Perhaps Allee hoped that concurring in the ratification of the Reconstruction amendments would rally the state Republican Party together around a reminder of their party’s purpose. Or perhaps the move was a more cynical effort to cloak the Addicks forces in the moral authority of abolition and equal rights. But either way, the vote was clearly a symbolic afterthought in the legislative session.

And after Allee’s resolution easily passed both chambers, the seemingly interminable struggle over Addicks’s bid to buy a seat in the U.S. Senate wore on.


As for the current moment in American history, it may be too soon to tell whether President Biden’s late embrace of the theory that the ERA is already part of the Constitution will do anything to aid its practical adoption.
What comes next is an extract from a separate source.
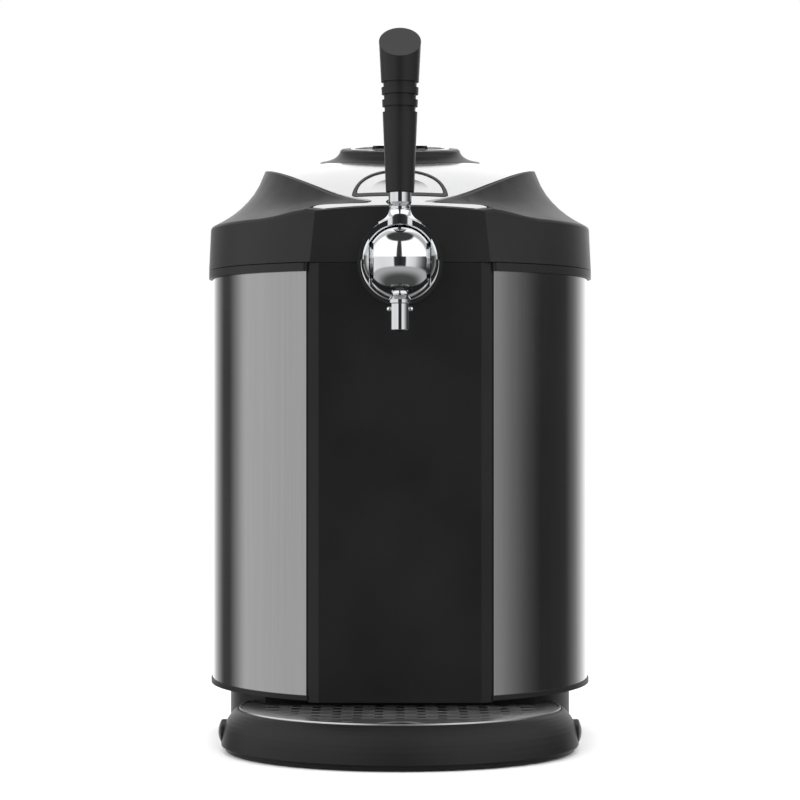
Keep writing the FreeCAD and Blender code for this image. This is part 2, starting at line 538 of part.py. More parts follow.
ZG = 369.9                              # bottom of the grip
prof = [(0, ZG), (8.6, ZG), (9.2, ZG + 0.7)]
gr = lambda z: 9.2 + (z - ZG) * 0.0405 + max(0.0, z - 424.0) * 0.0115
for z0 in (422.0, 429.9, 437.9):
    prof += [(gr(z0), z0), (gr(z0) - 1.35, z0 + 0.05), (gr(z0 + 3.6) - 1.35, z0 + 3.55), (gr(z0 + 3.6), z0 + 3.6)]
prof += [(gr(470), 470.0), (gr(485), 485.0), (0, 485.0)]
grip = lathe(prof, V(0, TAP_Y, 0))
slope = math.radians(39.0)
cutb = box(-40, 40, -60, 60, 0, 60)
cutb.Placement = FreeCAD.Placement(V(0, TAP_Y, 467.6), FreeCAD.Rotation(V(1, 0, 0), 39.0))
grip = grip.cut(cutb)
grip = grip.cut(cyl(2.95, ZG - 1, ZN + 44, 0, TAP_Y)).cut(cyl(7.5, ZG - 1, ZN + 16.5, 0, TAP_Y))
grip = try_fillet(grip, 1.0, lambda e: e.BoundBox.ZMax > 474 and e.BoundBox.ZMin < 460 and e.Length > 60)
save("handle_grip", grip)

# spout
zb = TAP_Z - R_BALL
sc = lathe([(3.0, 308.4), (5.0, 308.4), (5.0, zb + 1.2), (5.3, zb + 0.2), (7.1, 301.0), (7.4, 300.6), (7.4, 298.4), (7.1, 298.0), (3.0, 298.0)], V(0, TAP_Y, 0))
sc = sc.cut(Part.makeSphere(R_BALL + 0.02, V(0, TAP_Y, TAP_Z)).cut(cyl(5.02, 290, 320, 0, TAP_Y)))
save("spout_collar", sorted(sc.Solids, key=lambda q: -q.Volume)[0])
st = lathe([(4.0, 297.9), (6.3, 297.9), (6.3, 281.2), (6.0, 280.8), (4.7, 280.8), (4.7, 292), (4.0, 293)], V(0, TAP_Y, 0))
st = st.cut(cylx(1.75, -12, -3.5, TAP_Y, 294.4)).cut(cylx(1.75, 3.5, 12, TAP_Y, 294.4))
save("spout_tube", st)
pins = []
for sx in (-1, 1):
    p = cylx(1.7, min(sx * 4.8, sx * 7.0), max(sx * 4.8, sx * 7.0), TAP_Y, 294.4).fuse(Part.makeSphere(1.7, V(sx * 7.0, TAP_Y, 294.4)))
    pins.append(p)
save("spout_pins", Part.makeCompound(pins))
nz = lathe([(2.0, 308), (2.95, 308), (2.95, 292.5), (3.9, 291.4), (3.9, 282.0), (2.6, 279.6), (1.8, 279.6), (1.8, 283), (2.0, 290)], V(0, TAP_Y, 0))
save("spout_nozzle", nz)

# ---------------------------------------------------------------- cold chamber
lin = cyl(R_KEG_BORE + 1.4, Z_KEG0 - 1.5, Z_LINER1).cut(cyl(R_KEG_BORE, Z_KEG0, Z_LINER1 + 1))
lin = lin.fuse(tube(94.2, R_KEG_BORE, Z_LINER1 - 1.4, Z_LINER1)).removeSplitter()
lin = lin.cut(box(-8.5, 8.5, -100, -80, TAP_Z, 350)).cut(cyly(8.5, -100, -80, 0, TAP_Z))
save("chamber_liner", lin)
foam = tube(127.5, R_KEG_BORE + 1.7, 41.6, 320.5).fuse(cyl(127.5, 41.6, Z_KEG0 - 1.8))
foam = foam.cut(box(-200, 200, -300, -(Y_FLAT - 5.8), 0, 400)).cut(box(-61, 61, 78, 200, 0, 400)).cut(box(-22, 22, -130, -85, 306, 330))
foam = foam.cut(cyly(4.5, -130, -100, -46, 300)).cut(cyly(4.5, -130, -100, 46, 300)).cut(cyly(4.5, -130, -100, -46, 60)).cut(cyly(4.5, -130, -100, 46, 60))
foam = foam.removeSplitter()
save("insulation_foam", sorted(foam.Solids, key=lambda q: -q.Volume)[0])

# beer line from the shank to the keg coupler
HOSE = [V(0, -99.5, TAP_Z), V(0, -72.0, TAP_Z), V(0, -44.0, 346.0), V(0, -22.5, 353.0)]


def route(points):
    """Straight runs joined by tangent arcs."""
    edges, radii = [], []
    start = points[0]
    for a, b, c in zip(points[:-2], points[1:-1], points[2:]):
        u, w = (a - b).normalize(), (c - b).normalize()
        turn = math.pi - u.getAngle(w)
        la, lc = (a - b).Length, (c - b).Length
        r = 0.45 * min(la, lc) / math.tan(turn / 2)
        t = 0.45 * min(la, lc)
        p, q = b + u * t, b + w * t
        bis = (u + w).normalize()
        centre = b + bis * math.hypot(r, t)
        mid = centre - bis * r
        edges.append(Part.LineSegment(start, p).toShape())
        edges.append(Part.Arc(p, mid, q).toShape())
        radii.append(round(r, 1))
        start = q
    edges.append(Part.LineSegment(start, points[-1]).toShape())
    return Part.Wire(edges), radii


HW, radii = route(HOSE)
print("hose radii", radii, "length", round(HW.Length, 1))
d0 = (HOSE[1] - HOSE[0]).normalize()
hose = HW.makePipeShell([Part.Wire(Part.makeCircle(4.6, HOSE[0], d0))], True, False)
bore = HW.makePipeShell([Part.Wire(Part.makeCircle(3.1, HOSE[0], d0))], True, False)
hose = hose.cut(bore).cut(shank)
hose = sorted(hose.Solids, key=lambda q: -q.Volume)[0]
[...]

Media reports about his announcement have predicted that it will lay the groundwork for legal challenges designed to advance the cause. If those efforts succeed, perhaps Biden’s announcement will be seen as a pivotal turning point in the currently century-old campaign to enshrine the protection of equal rights, irrespective of sex, in the nation’s Constitution.

In the present, however, it is hard not to draw more dispiriting lessons from Biden’s parting announcement. Today, parts of the Reconstruction amendments are newly under attack, and an election that could have elevated the first Black woman president in our history to the White House instead returned Donald Trump to power.

Meanwhile, as President Biden warned in his farewell address two days before his ERA statement, “an oligarchy is taking shape in America of extreme wealth, power, and influence that literally threatens our entire democracy.” Yet the major political parties are as internally divided as turn-of-the-century Delaware Republicans and seem unprepared or unwilling to face such existential threats.

In the midst of this quagmire, deepened by the power of Addicks-like titans seeking to purchase political influence, we seem to be standing on the precipice of what some have called a golden age of grift. Given all that, statements endorsing the ERA or declaring the bald eagle the national bird seem less like democratic triumphs than symbolic monuments to democratic paralysis and dysfunction, much like Delaware’s delayed ratification of the Reconstruction Amendments in 1901.

This is not to say, in conclusion, that all hope for the ERA is lost. But if its fraught history is ever to end in delayed gratification, the history of the Thirteenth Amendment’s late adopters suggests how it will be done: less through the pronouncements of the powerful or rich, and more through the vigilance of ordinary citizens and lawmakers. People, in other words, like Dr. Ranjan Batra and the late Mae Street Kidd.

(Image Credit: Joint Resolution Submitting 13th Amendment to the States; signed by Abraham Lincoln and Congress, February 1, 1865, Library of Congress)

Notes

  1. See Michael Vorenberg, Final Freedom: The Civil War, the Abolition of Slavery, and the Thirteenth Amendment (New York: Cambridge University Press, 2001). 

  2. Jerry Mitchell, of the (Jackson, Miss.) Clarion-Ledger), “Movie nudges Miss. to finally outlaw slavery,” on USAToday.com, February 20, 2013, archive link. The footnote Dr. Batra saw online is preserved on the Internet Archive’s Wayback Machine

  3. Journal of the Proceedings and Debates in the Constitutional Convention of the State of Mississippi, August, 1865 (Jackson, Miss.: E. M. Yerger, 1865), 45-46, online at the Library of Congress. 

  4. On Kentucky’s postwar history, see Anne E. Marshall, Creating a Confederate Kentucky: The Lost Cause and Civil War Memory in a Border State (Chapel Hill: University of North Carolina Press, 2010). 

  5. Nancy E. Baker, “Integrating Women into Modern Kentucky History: The Equal Rights Amendment Debate (1972-1978) as a Case Study,” Register of the Kentucky Historical Society 113, no. 2/3 (Spring/Summer 2015), 482-483, available on JSTOR

  6. Quotes are from the AP report that I read in “Ky. Legislature Ratifies Civil War Slavery Amendment,” Mayfield Messenger, March 20, 1976, 4, on Newspapers.com. 

  7. See roll call list in “House Votes 61-28 to Rescind State’s Ratification of ERA,” Lexington Herald, March 17, 1878, on Newspapers.com. 

  8. On Delaware’s history with slavery and emancipation, see Patience Essah, A House Divided: Slavery and Emancipation in Delaware, 1638-1865 (Charlottesville: University Press of Virginia, 1996). 

  9. Wikipedia’s List of United States senators from Delaware has a useful chart showing the vacancies that Addicks was trying to fill between 1895 and 1903. If you want to go as far down this rabbit hole as I did, you can also find the Delaware State Senate Journal for the 1901 session, with all of the futile split votes over Addicks, online at http://udspace.udel.edu/handle/19716/22265

  10. The vote did not even make it into the subheadings of the headline about the day’s legislative happenings in the Wilmington, Del., Journal. See “Again Balloted with No Result: No Material Change in Vote for Senators; To Tax Delivery Wagons; Of Outside Business Concerns—Pilot War Reopened—Measure to Tax Railway Companies,” Wilmington, Del., Evening Journal, January 31, 1901, on Newspapers.com.